Climbing in Korea – Plastique Critique

Back home, climbing gyms are generally separated into the categories of dark cramped basements where serious climbers train (beastments), and the “birthday party gyms,” which thrive on the business of non-climbers. These distinctions seem to be universal, if my experience in Korea is any indication. I wasn’t aware of the basement gyms at first, and so I went to K2 with Drew, touted as the biggest climbing gym in Seoul.

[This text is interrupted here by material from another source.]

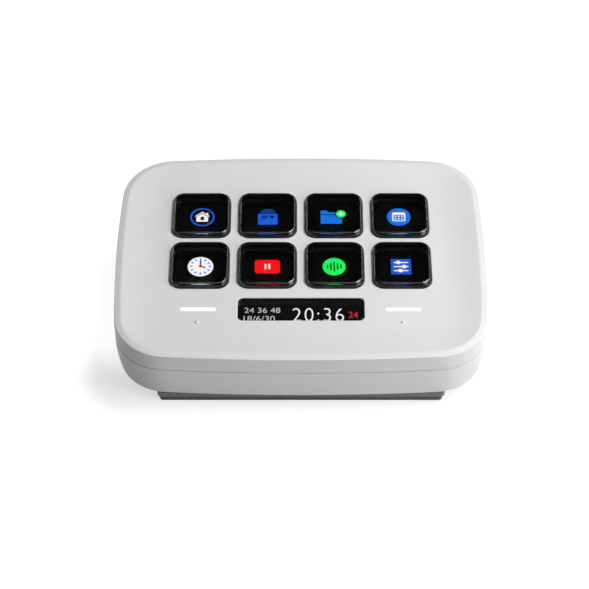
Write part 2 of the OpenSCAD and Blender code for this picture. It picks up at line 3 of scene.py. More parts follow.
import bmesh
import bpy
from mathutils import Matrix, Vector
from mathutils.geometry import delaunay_2d_cdt


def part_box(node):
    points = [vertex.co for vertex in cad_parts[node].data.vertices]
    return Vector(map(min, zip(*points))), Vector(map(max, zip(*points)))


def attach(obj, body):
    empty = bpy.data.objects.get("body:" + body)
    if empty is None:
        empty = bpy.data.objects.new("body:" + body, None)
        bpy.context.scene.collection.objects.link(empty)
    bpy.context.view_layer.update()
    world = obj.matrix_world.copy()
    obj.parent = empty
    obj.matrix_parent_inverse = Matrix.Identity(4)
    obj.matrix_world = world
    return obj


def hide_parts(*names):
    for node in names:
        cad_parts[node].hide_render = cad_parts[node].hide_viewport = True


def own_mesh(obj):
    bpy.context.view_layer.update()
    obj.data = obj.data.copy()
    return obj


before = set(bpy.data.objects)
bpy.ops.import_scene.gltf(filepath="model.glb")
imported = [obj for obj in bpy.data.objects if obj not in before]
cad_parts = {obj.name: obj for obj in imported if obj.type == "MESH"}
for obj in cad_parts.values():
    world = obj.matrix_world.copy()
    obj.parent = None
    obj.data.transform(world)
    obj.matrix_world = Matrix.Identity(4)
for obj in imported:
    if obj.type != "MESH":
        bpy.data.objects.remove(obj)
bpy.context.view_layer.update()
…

Buying a day-pass at K2 felt like checking into a modern hotel; for the 30,000 won daypass ($30, STEEP by any standards) they gave us an RFID keycard to get us into the bouldering area, which was partitioned away on the 3rd floor by a glass wall. The climbing area was indeed clean and spacious, but unfortunately, it’s the setting that makes or breaks a gym, and K2 was set like they were expecting a bar mitzvah to break out any minute. The boring setting was made even less interesting by numbering each hold and indicating whether it was for the left or right hand. I wouldn’t have been surprised if you could hire a guy to climb it for you. We ended up making our own problems and playing add-on instead.

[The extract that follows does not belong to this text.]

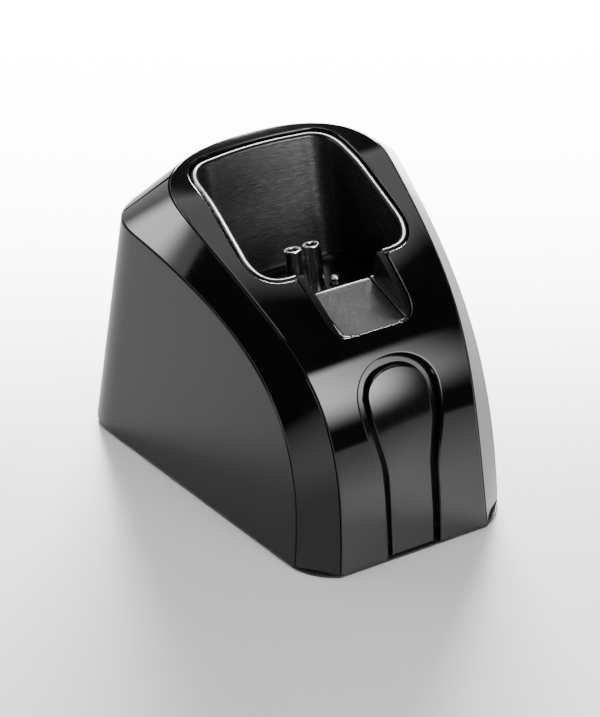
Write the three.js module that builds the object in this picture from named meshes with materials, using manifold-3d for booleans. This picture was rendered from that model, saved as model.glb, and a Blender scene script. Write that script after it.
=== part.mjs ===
// Charging stand for a hair clipper: a wedge-shaped desktop cradle with a raked, gloss front and a
// tilted well that the clipper's lower end drops into, onto sprung charging contacts.
// Millimetres. +X to the stand's own left-to-right, +Y to the rear, +Z up. The origin is on the
// resting plane, under the middle of the overall outline.
import * as THREE from 'three';
import { ConvexGeometry } from 'three/addons/geometries/ConvexGeometry.js';
import { mergeVertices } from 'three/addons/utils/BufferGeometryUtils.js';
import Module from 'manifold-3d';

const wasm = await Module();
wasm.setup();

// ---------------------------------------------------------------- driving dimensions
const CASING_LOW = 1.2;        // lower edge of the casing over the resting plane
const GAP = 0.35;              // parting gap between neighbouring pieces
const WALL = 2.2;              // casing wall

// Side walls: flat, spreading to the rear and leaning in towards the top.
const SIDE = { x: 30, y: -44.3, spread: 0.205, lean: 0.077 };

// Crest line: the edge between the gloss front panel and the chamfer, from the foot of the front
// up over the bend to the rear corner, then round the rear. Each row is a cubic Bezier.
const CREST_FLANK = [[21.4, -53, CASING_LOW], [17.4, -47.7, 56.8], [24.5, -36.3, 57.7], [30, 15.5, 74.2]];
const CREST_REAR = [[30, 15.5, 74.2], [30, 31.5, 76.4], [17, 37.9, 76.2], [0, 37.9, 76.2]];
const CROWN = 0.9;             // rise of the panel's middle over its edges

// Shoulder line: the edge between the chamfer and the side wall (side view, then round the rear).
const SHOULDER_FLANK = [[-44.1, CASING_LOW], [-44.4, 46.5], [-22.8, 58.8], [24.3, 64.6]];
const SHOULDER_REAR = [[39.18, 24.3, 64.6], [42, 36.5, 65.8], [29, 43.5, 66], [0, 43.5, 66]];

// Base outline round the rear.
const BASE_REAR = [[45.3, 30.5, CASING_LOW], [48.6, 44, CASING_LOW], [33, 53, CASING_LOW], [0, 53, CASING_LOW]];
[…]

Our lust for climbing was hardly satiated, but Drew knew that his injured finger wasn’t up for more adventures, and he decided to take it easy for the rest of my stay. I wasn’t going to let this ground me, so I jumped online and looked up the other climbing options in Seoul. I was pleasantly surprised to see an array of beastments splayed out across the city. Summit Climbing was a short bus ride away, but the day I went to check it out, they’d already closed for the evening. The owner, Mr. Chang, was still there, and he showed me around and invited me to come back. I had a great time playing around on all the climbing toys a couple days later, and I returned a few times to work the long, traversing problems, meeting some very strong Korean climbers whose photos and magazine clippings were plastered all over the wall. Here’s an idea of the setting there; the problems were on average between 20 and 5o moves. I know I suck, it’s not necessary to remind me 🙂

httpvh://www.youtube.com/watch?v=BM1b3W9HunQ

httpvh://www.youtube.com/watch?v=zcTIm4usFDM

One downside to bouldering gyms in South Korea, is that it seems like the attitude bouldering is such that it’s not treated like its own sport, but rather it’s more or less practice for rope climbing. As such, almost all the problems are long and pumpy, meant to build endurance, rather than power. The focus is on linking many moves, rather than the quality of the moves themselves. Just an observation–to each his own–but as a lazy boulderer, I prefer to treat it as its own sport altogether, and I like to see gyms take it just as seriously. In a word, the bouldering at K2 was a joke.

It’s not to say that all big gyms are bad, I’m enamored with my home gym, Sacramento Pipeworks and all the Touchstone gyms in California. I guess it’s just that this K2 place is one of those gyms who just don’t care about climbers; but it’s not enough to just have a wall and throw holds on it. I guess it just boils down to there being two kinds of climbing gyms; the ones you want to climb at, and the ones you don’t.